DATA PROVIDED:

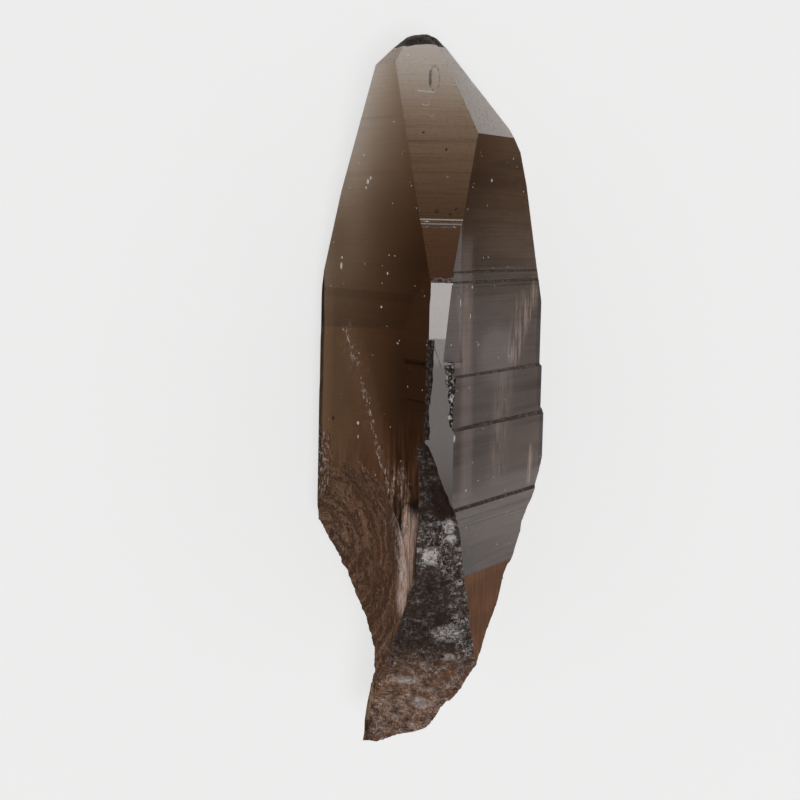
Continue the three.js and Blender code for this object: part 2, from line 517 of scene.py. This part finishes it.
def steep_top(place):
    """Steep face down from the tip: fine lines with painted shade, a ring, curls, pits and two
    ledges in painted shade.
    """
    face = place.sheet()
    y = face.y
    lines = fine_lines(face)
    rough = face.grain(1.6, 1.6, 3, 0.7)
    wide = face.grain(0.02, 0.5, 1).rise(0.5, 0.72)
    strong = (y - 0.03 * face.u).within(41.6, 42.3, 0.15) + y.within(36.8, 37.0, 0.1)
    # Painted shade of the fine growth lines darkens the tint, with darker bands across the face.
    share = 1 - 0.4 * lines.rise(0.45, 0.75) - 0.16 * wide - 0.25 * strong
    share = share * (0.85 + 0.3 * rough)

    # A worn ring with a dark side, then pits, then painted shade along two ledges.
    ring = face.reach((-1.8, 52.1), 0.85, 2.05).within(0.86, 1.08, 0.06)
    dirt_and_shade = 0.6 * ring * rough.rise(0.4, 0.54)
    dirt_and_shade = dirt_and_shade + 0.8 * face.stroke((-2.5, 50.9), (-2.4, 53.4), 0.34) * rough.rise(0.3, 0.5)
    pits = (((0.2, 40.6), 0.28, 0.34), ((-3.5, 43.3), 0.3, 0.3), ((-1.2, 30.7), 0.5, 0.4))
    pits = pits + (((1.9, 31.0), 0.4, 0.35), ((0.9, 30.2), 0.3, 0.2))
    dirt_and_shade = dirt_and_shade + 0.8 * face.spots(pits) * rough.rise(0.4, 0.5)
    dirt_and_shade = dirt_and_shade + 0.12 * rough.fall(0.3, 0.42)
    # Painted shade along two ledges.
    dirt_and_shade = dirt_and_shade + 0.85 * y.within(28.86, 29.12, 0.05) + 0.6 * y.within(19.1, 19.8, 0.08)

    # A scratch under the ring, three curls and the pale borders of the ledges.
    chalk_and_glints = 0.5 * face.stroke((-4.6, 50.05), (-1.9, 49.85), 0.16) + face.dust()
    wander = y + 0.5 * rough
    for centre, size in (((-3.2, 48.0), 0.6), ((-2.2, 46.2), 0.45), ((-2.0, 50.3), 0.6)):
        curl = face.reach(centre, size, 0.6 * size).within(0.8, 1.1, 0.12)
        chalk_and_glints = chalk_and_glints + 0.4 * curl * (wander - centre[1]).fall(0.1, 0.35)
    chalk_and_glints = chalk_and_glints + 0.55 * (y.within(29.22, 29.45, 0.05) + 0.7 * y.within(28.55, 28.75, 0.05))
    chalk_and_glints = chalk_and_glints + 0.3 * y.within(19.85, 20.1, 0.05) + 0.38 * y.rise(44, 59)
    veil = 0.1 * y.within(20, 28.5, 0.1)
    return Finish(share, dirt_and_shade, chalk_and_glints, veil, 0.05, lines + 0.5 * rough)


def top_strip(place):
    """Narrow face along the top: bright frosting, then a dim plate with a crack."""
    face = place.sheet()
    y = face.y
    grain = place.graph.noise(place.vector, 4, 3, 0.75)
    frost = 0.03 + 0.08 * y.rise(-16, -4) + 0.22 * y.rise(5.5, 7.5) + 0.55 * y.rise(10.4, 10.7)
    frost = frost + 0.12 * y.rise(12, 18)
    chalk_and_glints = frost * (0.3 + 1.4 * grain)
    crack = ((-1.35, 9.4), (-0.6, 7.4), (-0.1, 6.1))
    dirt_and_shade = 0.8 * face.trail(crack, 0.16)
    dirt_and_shade = dirt_and_shade + 0.12 * grain.fall(0.3, 0.5) + 0.25 * y.fall(-16, -9)
    return Finish(0.7, dirt_and_shade, chalk_and_glints, rough=0.4, relief=grain)


def edge_chips(place):
    """Chipped edges on both sides of the narrow face along the top."""
    face = place.sheet()
    crumbs = face.grain(2.4, 1.7, 3, 0.75)
    notch = face.u.rise(-0.8, -0.6)
    dirt_and_shade = 0.72 + 0.25 * crumbs.fall(0.45, 0.56)
    chalk_and_glints = (0.1 + 0.55 * notch) * crumbs.rise(0.53, 0.62)
    bruises = face.spots(
        (
            ((0.6, 4.2), 0.5, 1.6),
            ((1.3, -2.2), 0.4, 0.9),
            ((1.7, 1.0), 0.4, 0.8),
            ((-3.1, 0.2), 0.2, 0.4),
            ((-3.3, -4.9), 0.2, 0.4),
        )
    )
    chalk_and_glints = chalk_and_glints + 1.6 * bruises * crumbs.rise(0.42, 0.56)
    return Finish(0.4, dirt_and_shade, chalk_and_glints, rough=0.3, relief=crumbs)


def right_face(place):
    """Broad face on the right: painted shading under its outer edge and towards the tip, painted
    shade along its ledges, and veils.
    """
    face = place.sheet(60)
    u = face.u
    y = face.y
    # Painted shading: the tint darkens towards the outer edge and towards the tip.
    share = (0.13 + 0.87 * u.rise(4, 34)) * (1 - 0.7 * y.rise(22, 36))
    # How strong the painted shade along the ledges is, patch by patch.
    ledge_shade_patches = 0.55 + 0.45 * face.grain(0.9, 0.4, 2, 0.7).rise(0.35, 0.55)
    lines = fine_lines(face)
    # Darker streaks, and painted shade of the fine growth lines.
    dirt_and_shade = 0.2 * face.grain(0.02, 0.32, 1).rise(0.42, 0.66) + 0.1 * lines.fall(0.35, 0.5)
    # Painted shading: darker still near the outer edge.
    dirt_and_shade = dirt_and_shade + 0.22 * u.fall(4, 20) * y.within(-5, 21, 4)
    dirt_and_shade = dirt_and_shade + 0.2 * y.rise(21, 22) * u.fall(31, 34) + 0.12 * y.within(-12, 5, 2)
    # Painted shade along the ledges, as dark lines: place along the crystal, width, where they
    # fade out, and strength.
    for line, width, far, depth in (
        (21.2, 0.3, 43, 0.8),
        (19.6, 0.35, 44, 0.8),
        (18.7, 0.15, 44, 0.3),
        (4.56, 0.42, 27, 0.9),
        (-3.88, 0.5, 40, 0.95),
        (-16.89, 0.5, 40, 0.9),
        (-18.8, 0.2, 40, 0.35),
        (-20.2, 0.15, 40, 0.25),
    ):
        ledge_shade = y.within(line - width, line + 0.08, 0.08) * u.fall(far - 10, far)
        dirt_and_shade = dirt_and_shade + depth * ledge_shade * ledge_shade_patches

    # Veils of fine strands, one upright by the ridge and four slanting ones.
    strands = face.grain(1.1, 0.13, 3, 0.7).rise(0.36, 0.68)
    veil = 0.14 * u.within(28.5, 32.5, 1.2) * y.within(-16, 26, 3)
    veil = veil + strands * (
        0.4 * face.stroke((3.5, 18.8), (12.5, 5.2), 3.0)
        + 0.22 * face.stroke((9, 17.5), (14.5, 6.5), 2.6)
        + 0.5 * face.stroke((4.6, -9.5), (5.7, -16.2), 1.4)
        + 0.2 * face.stroke((16, 4), (19, -14), 5)
        + 0.14 * face.stroke((31, 19), (30, 5), 2.4)
    )
    pale_strands = 0.5 * veil
    # Below a straight border the face is brown, and above it a pale haze lies on the smoke.
    lower = y.fall(-28.9, -28.2)
    veil = 0.6 * veil + lower * (0.34 + 0.12 * strands)
    dirt_and_shade = dirt_and_shade + 0.6 * lower * (1 - 0.3 * strands)
    haze = 0.13 * y.fall(-17, -12) * (1 - lower) + 0.12 * u.rise(32.2, 32.8) * y.rise(5.6, 6)
    haze = haze + 0.07 * face.spot((19, 7), 8, 6)
    chalk_and_glints = haze + pale_strands + face.dust() + 0.6 * face.spots(
        (
            ((28.8, 18.6), 0.3, 0.25),
            ((33, 16.2), 0.18, 0.7),
            ((29.3, 13.9), 0.15, 0.5),
            ((30.4, -14.4), 0.2, 0.35),
            ((35.2, -5.4), 0.5, 0.7),
            ((22, 36), 0.4, 0.3),
        )
    )
    return Finish(share, dirt_and_shade, chalk_and_glints, veil, 0.05, 0.7 * lines)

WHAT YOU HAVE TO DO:
Output all of the material exactly as written.

EXERCISE RESPONSE:
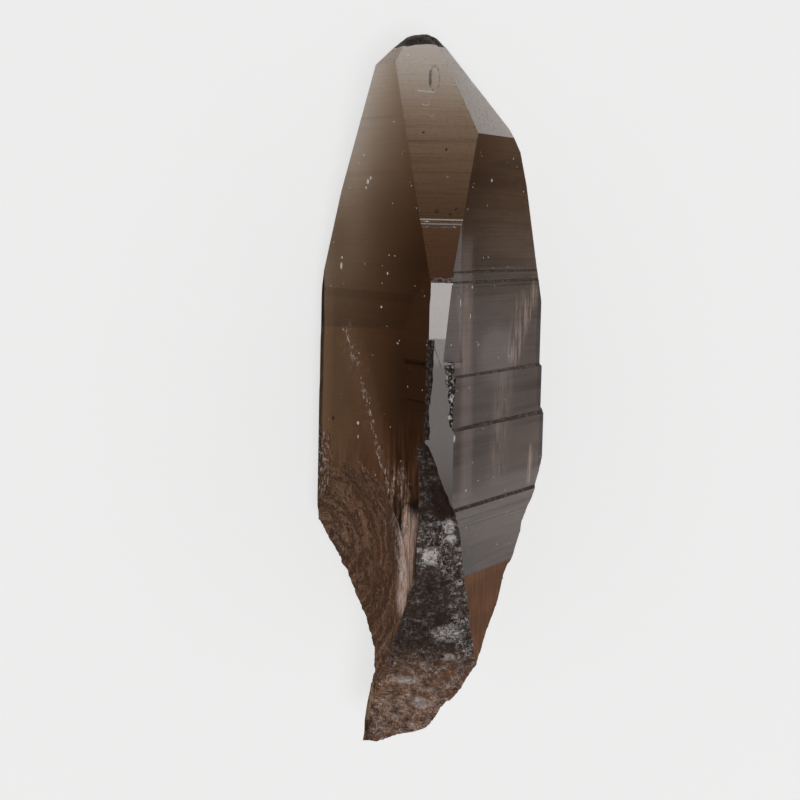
Continue the three.js and Blender code for this object: part 2, from line 517 of scene.py. This part finishes it.
def steep_top(place):
    """Steep face down from the tip: fine lines with painted shade, a ring, curls, pits and two
    ledges in painted shade.
    """
    face = place.sheet()
    y = face.y
    lines = fine_lines(face)
    rough = face.grain(1.6, 1.6, 3, 0.7)
    wide = face.grain(0.02, 0.5, 1).rise(0.5, 0.72)
    strong = (y - 0.03 * face.u).within(41.6, 42.3, 0.15) + y.within(36.8, 37.0, 0.1)
    # Painted shade of the fine growth lines darkens the tint, with darker bands across the face.
    share = 1 - 0.4 * lines.rise(0.45, 0.75) - 0.16 * wide - 0.25 * strong
    share = share * (0.85 + 0.3 * rough)

    # A worn ring with a dark side, then pits, then painted shade along two ledges.
    ring = face.reach((-1.8, 52.1), 0.85, 2.05).within(0.86, 1.08, 0.06)
    dirt_and_shade = 0.6 * ring * rough.rise(0.4, 0.54)
    dirt_and_shade = dirt_and_shade + 0.8 * face.stroke((-2.5, 50.9), (-2.4, 53.4), 0.34) * rough.rise(0.3, 0.5)
    pits = (((0.2, 40.6), 0.28, 0.34), ((-3.5, 43.3), 0.3, 0.3), ((-1.2, 30.7), 0.5, 0.4))
    pits = pits + (((1.9, 31.0), 0.4, 0.35), ((0.9, 30.2), 0.3, 0.2))
    dirt_and_shade = dirt_and_shade + 0.8 * face.spots(pits) * rough.rise(0.4, 0.5)
    dirt_and_shade = dirt_and_shade + 0.12 * rough.fall(0.3, 0.42)
    # Painted shade along two ledges.
    dirt_and_shade = dirt_and_shade + 0.85 * y.within(28.86, 29.12, 0.05) + 0.6 * y.within(19.1, 19.8, 0.08)

    # A scratch under the ring, three curls and the pale borders of the ledges.
    chalk_and_glints = 0.5 * face.stroke((-4.6, 50.05), (-1.9, 49.85), 0.16) + face.dust()
    wander = y + 0.5 * rough
    for centre, size in (((-3.2, 48.0), 0.6), ((-2.2, 46.2), 0.45), ((-2.0, 50.3), 0.6)):
        curl = face.reach(centre, size, 0.6 * size).within(0.8, 1.1, 0.12)
        chalk_and_glints = chalk_and_glints + 0.4 * curl * (wander - centre[1]).fall(0.1, 0.35)
    chalk_and_glints = chalk_and_glints + 0.55 * (y.within(29.22, 29.45, 0.05) + 0.7 * y.within(28.55, 28.75, 0.05))
    chalk_and_glints = chalk_and_glints + 0.3 * y.within(19.85, 20.1, 0.05) + 0.38 * y.rise(44, 59)
    veil = 0.1 * y.within(20, 28.5, 0.1)
    return Finish(share, dirt_and_shade, chalk_and_glints, veil, 0.05, lines + 0.5 * rough)


def top_strip(place):
    """Narrow face along the top: bright frosting, then a dim plate with a crack."""
    face = place.sheet()
    y = face.y
    grain = place.graph.noise(place.vector, 4, 3, 0.75)
    frost = 0.03 + 0.08 * y.rise(-16, -4) + 0.22 * y.rise(5.5, 7.5) + 0.55 * y.rise(10.4, 10.7)
    frost = frost + 0.12 * y.rise(12, 18)
    chalk_and_glints = frost * (0.3 + 1.4 * grain)
    crack = ((-1.35, 9.4), (-0.6, 7.4), (-0.1, 6.1))
    dirt_and_shade = 0.8 * face.trail(crack, 0.16)
    dirt_and_shade = dirt_and_shade + 0.12 * grain.fall(0.3, 0.5) + 0.25 * y.fall(-16, -9)
    return Finish(0.7, dirt_and_shade, chalk_and_glints, rough=0.4, relief=grain)


def edge_chips(place):
    """Chipped edges on both sides of the narrow face along the top."""
    face = place.sheet()
    crumbs = face.grain(2.4, 1.7, 3, 0.75)
    notch = face.u.rise(-0.8, -0.6)
    dirt_and_shade = 0.72 + 0.25 * crumbs.fall(0.45, 0.56)
    chalk_and_glints = (0.1 + 0.55 * notch) * crumbs.rise(0.53, 0.62)
    bruises = face.spots(
        (
            ((0.6, 4.2), 0.5, 1.6),
            ((1.3, -2.2), 0.4, 0.9),
            ((1.7, 1.0), 0.4, 0.8),
            ((-3.1, 0.2), 0.2, 0.4),
            ((-3.3, -4.9), 0.2, 0.4),
        )
    )
    chalk_and_glints = chalk_and_glints + 1.6 * bruises * crumbs.rise(0.42, 0.56)
    return Finish(0.4, dirt_and_shade, chalk_and_glints, rough=0.3, relief=crumbs)


def right_face(place):
    """Broad face on the right: painted shading under its outer edge and towards the tip, painted
    shade along its ledges, and veils.
    """
    face = place.sheet(60)
    u = face.u
    y = face.y
    # Painted shading: the tint darkens towards the outer edge and towards the tip.
    share = (0.13 + 0.87 * u.rise(4, 34)) * (1 - 0.7 * y.rise(22, 36))
    # How strong the painted shade along the ledges is, patch by patch.
    ledge_shade_patches = 0.55 + 0.45 * face.grain(0.9, 0.4, 2, 0.7).rise(0.35, 0.55)
    lines = fine_lines(face)
    # Darker streaks, and painted shade of the fine growth lines.
    dirt_and_shade = 0.2 * face.grain(0.02, 0.32, 1).rise(0.42, 0.66) + 0.1 * lines.fall(0.35, 0.5)
    # Painted shading: darker still near the outer edge.
    dirt_and_shade = dirt_and_shade + 0.22 * u.fall(4, 20) * y.within(-5, 21, 4)
    dirt_and_shade = dirt_and_shade + 0.2 * y.rise(21, 22) * u.fall(31, 34) + 0.12 * y.within(-12, 5, 2)
    # Painted shade along the ledges, as dark lines: place along the crystal, width, where they
    # fade out, and strength.
    for line, width, far, depth in (
        (21.2, 0.3, 43, 0.8),
        (19.6, 0.35, 44, 0.8),
        (18.7, 0.15, 44, 0.3),
        (4.56, 0.42, 27, 0.9),
        (-3.88, 0.5, 40, 0.95),
        (-16.89, 0.5, 40, 0.9),
        (-18.8, 0.2, 40, 0.35),
        (-20.2, 0.15, 40, 0.25),
    ):
        ledge_shade = y.within(line - width, line + 0.08, 0.08) * u.fall(far - 10, far)
        dirt_and_shade = dirt_and_shade + depth * ledge_shade * ledge_shade_patches

    # Veils of fine strands, one upright by the ridge and four slanting ones.
    strands = face.grain(1.1, 0.13, 3, 0.7).rise(0.36, 0.68)
    veil = 0.14 * u.within(28.5, 32.5, 1.2) * y.within(-16, 26, 3)
    veil = veil + strands * (
        0.4 * face.stroke((3.5, 18.8), (12.5, 5.2), 3.0)
        + 0.22 * face.stroke((9, 17.5), (14.5, 6.5), 2.6)
        + 0.5 * face.stroke((4.6, -9.5), (5.7, -16.2), 1.4)
        + 0.2 * face.stroke((16, 4), (19, -14), 5)
        + 0.14 * face.stroke((31, 19), (30, 5), 2.4)
    )
    pale_strands = 0.5 * veil
    # Below a straight border the face is brown, and above it a pale haze lies on the smoke.
    lower = y.fall(-28.9, -28.2)
    veil = 0.6 * veil + lower * (0.34 + 0.12 * strands)
    dirt_and_shade = dirt_and_shade + 0.6 * lower * (1 - 0.3 * strands)
    haze = 0.13 * y.fall(-17, -12) * (1 - lower) + 0.12 * u.rise(32.2, 32.8) * y.rise(5.6, 6)
    haze = haze + 0.07 * face.spot((19, 7), 8, 6)
    chalk_and_glints = haze + pale_strands + face.dust() + 0.6 * face.spots(
        (
            ((28.8, 18.6), 0.3, 0.25),
            ((33, 16.2), 0.18, 0.7),
            ((29.3, 13.9), 0.15, 0.5),
            ((30.4, -14.4), 0.2, 0.35),
            ((35.2, -5.4), 0.5, 0.7),
            ((22, 36), 0.4, 0.3),
        )
    )
    return Finish(share, dirt_and_shade, chalk_and_glints, veil, 0.05, 0.7 * lines)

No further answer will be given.